TASK:
Extract the listing in its entirety, keeping each line identical to the original.
------------
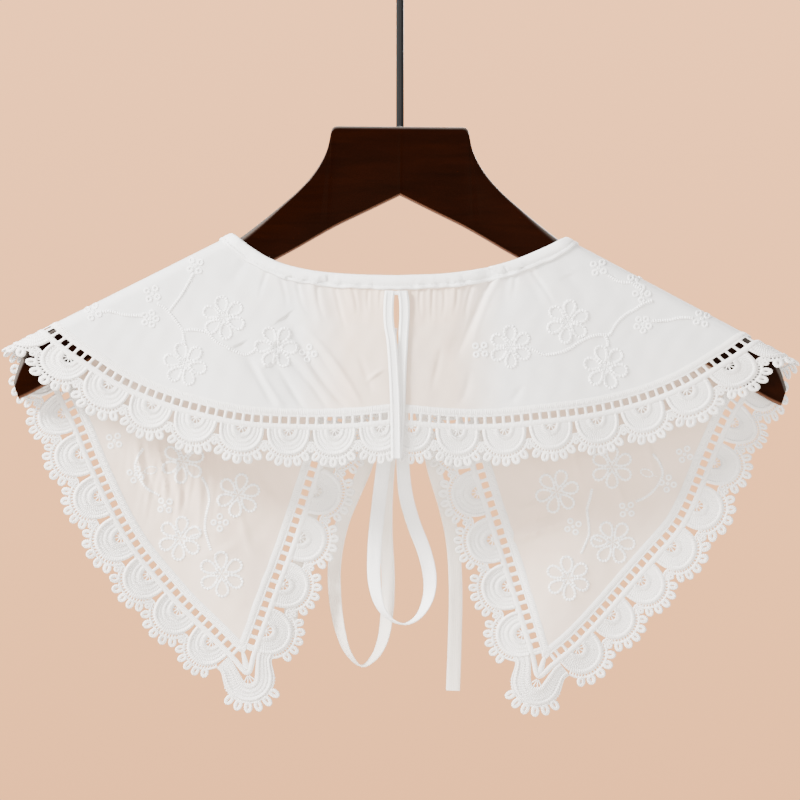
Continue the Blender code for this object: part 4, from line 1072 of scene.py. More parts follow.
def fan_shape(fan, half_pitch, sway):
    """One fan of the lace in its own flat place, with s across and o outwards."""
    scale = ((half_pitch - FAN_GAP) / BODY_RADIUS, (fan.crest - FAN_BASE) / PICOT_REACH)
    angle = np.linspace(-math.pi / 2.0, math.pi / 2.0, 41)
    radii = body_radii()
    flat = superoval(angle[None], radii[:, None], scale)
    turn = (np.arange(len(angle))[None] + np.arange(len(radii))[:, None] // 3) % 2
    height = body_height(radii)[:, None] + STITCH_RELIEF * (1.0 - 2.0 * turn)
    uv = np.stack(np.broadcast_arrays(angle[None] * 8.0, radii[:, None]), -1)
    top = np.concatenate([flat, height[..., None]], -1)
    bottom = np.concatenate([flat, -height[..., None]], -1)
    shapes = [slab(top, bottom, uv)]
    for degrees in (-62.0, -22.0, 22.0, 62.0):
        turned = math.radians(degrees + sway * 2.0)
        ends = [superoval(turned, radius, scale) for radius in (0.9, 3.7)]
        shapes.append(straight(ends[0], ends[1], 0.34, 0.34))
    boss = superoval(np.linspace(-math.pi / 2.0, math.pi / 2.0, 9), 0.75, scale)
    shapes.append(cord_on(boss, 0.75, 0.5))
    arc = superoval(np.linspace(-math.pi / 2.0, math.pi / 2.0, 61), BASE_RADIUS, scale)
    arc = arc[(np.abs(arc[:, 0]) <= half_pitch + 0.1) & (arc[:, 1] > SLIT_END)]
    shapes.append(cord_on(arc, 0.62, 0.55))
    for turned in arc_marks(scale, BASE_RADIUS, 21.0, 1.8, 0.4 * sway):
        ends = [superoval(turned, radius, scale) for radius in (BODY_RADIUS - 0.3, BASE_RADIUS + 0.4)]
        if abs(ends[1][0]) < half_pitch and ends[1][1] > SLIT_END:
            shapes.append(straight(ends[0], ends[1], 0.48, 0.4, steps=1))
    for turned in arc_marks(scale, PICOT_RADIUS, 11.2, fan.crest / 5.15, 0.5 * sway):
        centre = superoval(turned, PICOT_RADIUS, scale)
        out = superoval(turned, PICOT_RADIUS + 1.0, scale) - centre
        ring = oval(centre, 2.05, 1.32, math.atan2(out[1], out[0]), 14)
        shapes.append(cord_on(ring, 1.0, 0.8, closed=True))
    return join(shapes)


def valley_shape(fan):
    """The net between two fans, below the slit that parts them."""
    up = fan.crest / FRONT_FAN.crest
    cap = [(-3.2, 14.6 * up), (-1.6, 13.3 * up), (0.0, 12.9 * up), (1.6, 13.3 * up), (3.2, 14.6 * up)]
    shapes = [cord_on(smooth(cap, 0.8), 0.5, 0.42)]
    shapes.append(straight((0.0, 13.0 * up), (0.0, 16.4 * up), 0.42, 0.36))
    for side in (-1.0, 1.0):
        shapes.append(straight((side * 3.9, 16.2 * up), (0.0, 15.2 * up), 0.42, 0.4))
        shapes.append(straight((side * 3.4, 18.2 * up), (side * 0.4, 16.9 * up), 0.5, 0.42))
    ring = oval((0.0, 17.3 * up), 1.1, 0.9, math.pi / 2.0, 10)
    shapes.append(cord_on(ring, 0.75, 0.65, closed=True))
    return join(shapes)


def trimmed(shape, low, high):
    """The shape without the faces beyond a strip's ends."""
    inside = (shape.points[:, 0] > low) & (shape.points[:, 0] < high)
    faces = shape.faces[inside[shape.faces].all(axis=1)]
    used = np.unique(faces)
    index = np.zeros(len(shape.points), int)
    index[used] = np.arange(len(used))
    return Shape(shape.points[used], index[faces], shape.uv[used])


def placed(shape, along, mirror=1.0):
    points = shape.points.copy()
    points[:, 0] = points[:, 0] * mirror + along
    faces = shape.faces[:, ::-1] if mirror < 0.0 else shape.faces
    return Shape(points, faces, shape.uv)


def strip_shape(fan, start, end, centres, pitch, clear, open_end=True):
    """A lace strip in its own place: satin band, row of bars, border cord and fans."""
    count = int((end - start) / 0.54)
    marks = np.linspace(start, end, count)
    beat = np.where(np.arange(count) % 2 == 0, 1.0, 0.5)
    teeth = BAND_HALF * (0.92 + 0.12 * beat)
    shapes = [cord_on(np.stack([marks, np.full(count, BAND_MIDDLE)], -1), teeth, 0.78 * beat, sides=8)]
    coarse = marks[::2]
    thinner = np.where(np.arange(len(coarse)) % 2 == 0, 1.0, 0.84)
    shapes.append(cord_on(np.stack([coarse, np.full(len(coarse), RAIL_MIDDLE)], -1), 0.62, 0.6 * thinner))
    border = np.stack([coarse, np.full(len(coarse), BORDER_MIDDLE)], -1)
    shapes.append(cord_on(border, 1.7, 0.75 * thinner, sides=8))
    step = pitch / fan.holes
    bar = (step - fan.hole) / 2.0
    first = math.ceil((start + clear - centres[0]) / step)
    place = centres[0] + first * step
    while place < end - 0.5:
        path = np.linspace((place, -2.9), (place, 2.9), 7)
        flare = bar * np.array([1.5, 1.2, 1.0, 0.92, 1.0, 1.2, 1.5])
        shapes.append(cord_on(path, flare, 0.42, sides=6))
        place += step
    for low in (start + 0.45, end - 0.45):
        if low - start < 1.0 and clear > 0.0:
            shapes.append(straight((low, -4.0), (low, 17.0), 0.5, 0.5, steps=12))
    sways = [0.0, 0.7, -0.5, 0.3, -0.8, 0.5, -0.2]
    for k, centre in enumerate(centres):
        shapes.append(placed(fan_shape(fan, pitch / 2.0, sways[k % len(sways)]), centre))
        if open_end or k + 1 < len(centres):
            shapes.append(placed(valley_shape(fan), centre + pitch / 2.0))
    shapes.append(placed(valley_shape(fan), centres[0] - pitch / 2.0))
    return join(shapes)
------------
TASK RESULT:
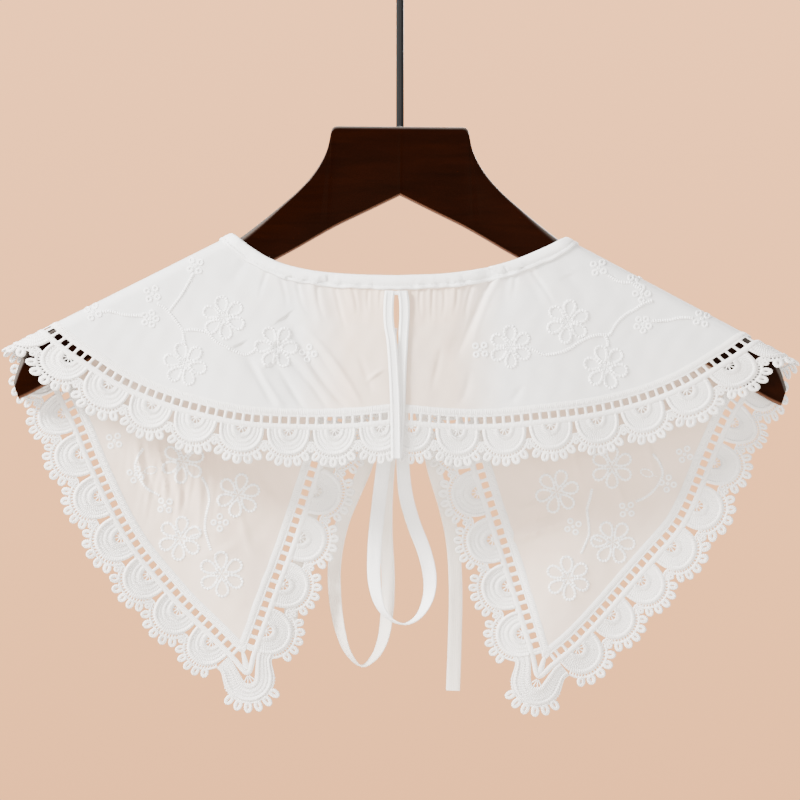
Continue the Blender code for this object: part 4, from line 1072 of scene.py. More parts follow.
def fan_shape(fan, half_pitch, sway):
    """One fan of the lace in its own flat place, with s across and o outwards."""
    scale = ((half_pitch - FAN_GAP) / BODY_RADIUS, (fan.crest - FAN_BASE) / PICOT_REACH)
    angle = np.linspace(-math.pi / 2.0, math.pi / 2.0, 41)
    radii = body_radii()
    flat = superoval(angle[None], radii[:, None], scale)
    turn = (np.arange(len(angle))[None] + np.arange(len(radii))[:, None] // 3) % 2
    height = body_height(radii)[:, None] + STITCH_RELIEF * (1.0 - 2.0 * turn)
    uv = np.stack(np.broadcast_arrays(angle[None] * 8.0, radii[:, None]), -1)
    top = np.concatenate([flat, height[..., None]], -1)
    bottom = np.concatenate([flat, -height[..., None]], -1)
    shapes = [slab(top, bottom, uv)]
    for degrees in (-62.0, -22.0, 22.0, 62.0):
        turned = math.radians(degrees + sway * 2.0)
        ends = [superoval(turned, radius, scale) for radius in (0.9, 3.7)]
        shapes.append(straight(ends[0], ends[1], 0.34, 0.34))
    boss = superoval(np.linspace(-math.pi / 2.0, math.pi / 2.0, 9), 0.75, scale)
    shapes.append(cord_on(boss, 0.75, 0.5))
    arc = superoval(np.linspace(-math.pi / 2.0, math.pi / 2.0, 61), BASE_RADIUS, scale)
    arc = arc[(np.abs(arc[:, 0]) <= half_pitch + 0.1) & (arc[:, 1] > SLIT_END)]
    shapes.append(cord_on(arc, 0.62, 0.55))
    for turned in arc_marks(scale, BASE_RADIUS, 21.0, 1.8, 0.4 * sway):
        ends = [superoval(turned, radius, scale) for radius in (BODY_RADIUS - 0.3, BASE_RADIUS + 0.4)]
        if abs(ends[1][0]) < half_pitch and ends[1][1] > SLIT_END:
            shapes.append(straight(ends[0], ends[1], 0.48, 0.4, steps=1))
    for turned in arc_marks(scale, PICOT_RADIUS, 11.2, fan.crest / 5.15, 0.5 * sway):
        centre = superoval(turned, PICOT_RADIUS, scale)
        out = superoval(turned, PICOT_RADIUS + 1.0, scale) - centre
        ring = oval(centre, 2.05, 1.32, math.atan2(out[1], out[0]), 14)
        shapes.append(cord_on(ring, 1.0, 0.8, closed=True))
    return join(shapes)


def valley_shape(fan):
    """The net between two fans, below the slit that parts them."""
    up = fan.crest / FRONT_FAN.crest
    cap = [(-3.2, 14.6 * up), (-1.6, 13.3 * up), (0.0, 12.9 * up), (1.6, 13.3 * up), (3.2, 14.6 * up)]
    shapes = [cord_on(smooth(cap, 0.8), 0.5, 0.42)]
    shapes.append(straight((0.0, 13.0 * up), (0.0, 16.4 * up), 0.42, 0.36))
    for side in (-1.0, 1.0):
        shapes.append(straight((side * 3.9, 16.2 * up), (0.0, 15.2 * up), 0.42, 0.4))
        shapes.append(straight((side * 3.4, 18.2 * up), (side * 0.4, 16.9 * up), 0.5, 0.42))
    ring = oval((0.0, 17.3 * up), 1.1, 0.9, math.pi / 2.0, 10)
    shapes.append(cord_on(ring, 0.75, 0.65, closed=True))
    return join(shapes)


def trimmed(shape, low, high):
    """The shape without the faces beyond a strip's ends."""
    inside = (shape.points[:, 0] > low) & (shape.points[:, 0] < high)
    faces = shape.faces[inside[shape.faces].all(axis=1)]
    used = np.unique(faces)
    index = np.zeros(len(shape.points), int)
    index[used] = np.arange(len(used))
    return Shape(shape.points[used], index[faces], shape.uv[used])


def placed(shape, along, mirror=1.0):
    points = shape.points.copy()
    points[:, 0] = points[:, 0] * mirror + along
    faces = shape.faces[:, ::-1] if mirror < 0.0 else shape.faces
    return Shape(points, faces, shape.uv)


def strip_shape(fan, start, end, centres, pitch, clear, open_end=True):
    """A lace strip in its own place: satin band, row of bars, border cord and fans."""
    count = int((end - start) / 0.54)
    marks = np.linspace(start, end, count)
    beat = np.where(np.arange(count) % 2 == 0, 1.0, 0.5)
    teeth = BAND_HALF * (0.92 + 0.12 * beat)
    shapes = [cord_on(np.stack([marks, np.full(count, BAND_MIDDLE)], -1), teeth, 0.78 * beat, sides=8)]
    coarse = marks[::2]
    thinner = np.where(np.arange(len(coarse)) % 2 == 0, 1.0, 0.84)
    shapes.append(cord_on(np.stack([coarse, np.full(len(coarse), RAIL_MIDDLE)], -1), 0.62, 0.6 * thinner))
    border = np.stack([coarse, np.full(len(coarse), BORDER_MIDDLE)], -1)
    shapes.append(cord_on(border, 1.7, 0.75 * thinner, sides=8))
    step = pitch / fan.holes
    bar = (step - fan.hole) / 2.0
    first = math.ceil((start + clear - centres[0]) / step)
    place = centres[0] + first * step
    while place < end - 0.5:
        path = np.linspace((place, -2.9), (place, 2.9), 7)
        flare = bar * np.array([1.5, 1.2, 1.0, 0.92, 1.0, 1.2, 1.5])
        shapes.append(cord_on(path, flare, 0.42, sides=6))
        place += step
    for low in (start + 0.45, end - 0.45):
        if low - start < 1.0 and clear > 0.0:
            shapes.append(straight((low, -4.0), (low, 17.0), 0.5, 0.5, steps=12))
    sways = [0.0, 0.7, -0.5, 0.3, -0.8, 0.5, -0.2]
    for k, centre in enumerate(centres):
        shapes.append(placed(fan_shape(fan, pitch / 2.0, sways[k % len(sways)]), centre))
        if open_end or k + 1 < len(centres):
            shapes.append(placed(valley_shape(fan), centre + pitch / 2.0))
    shapes.append(placed(valley_shape(fan), centres[0] - pitch / 2.0))
    return join(shapes)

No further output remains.